Filed under: India Pale Ale, , , , ,

Craft Beer: New Belgium Fat Tire


I should come clean and say that even though I decided to review this beer, this is by far not the first time I have had this amber ale. It has often been a favorite of mine during happy hour or when I am out on the town with my friends. I cannot say it is my all-time favorite beer, but it is a very reliable beer that you can easily find on draft in my area. It is a beer that I can drink several of through the night and not easily tire of the flavor.
Fat Tire is brewed by New Belgium Brewing in Fort Collins Colorado. It is 5.2% ABV, a pretty standard strength for a craft beer. It also tends to be a standard craft beer on draft here in Charlotte, NC.
Pouring the drink looks quite impressive. It produces a substantial head, and it actually took a good bit of time for the head to settle so I could finish pouring the bottle. It clung to the glass nicely, while the beer itself is a very nice dark amber color, almost brown.

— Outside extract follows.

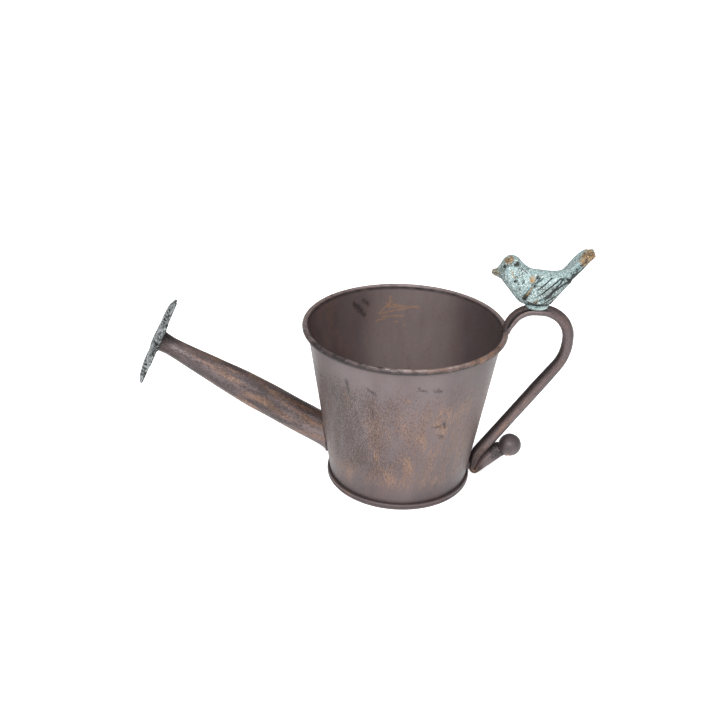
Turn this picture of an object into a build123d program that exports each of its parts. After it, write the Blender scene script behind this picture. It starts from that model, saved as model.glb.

The beer has the smell of a fresh cut apple or pear. It’s cooling, but more mellow than crisp. Even the scent has a sweetness to it that is very pleasant. The first taste has a noticeable presence of hops, but it isn’t the kick in the teeth that most IPAs and pale ales have. It is extremely smooth and pleasing, yet not strongly flavored. The presence of an apple flavor or tart melon is still apparent. It makes the beer very light in body but quite refreshing. The beer finishes with a subtle sweetness that reminds me of fresh berries.
This beer is reasonably priced at $5 for a pint at my local pub. Its light body and fruity essence make it a great hot weather beer, though for a true beer snob who loves his porters and stouts, it might be a little lacking in complexity.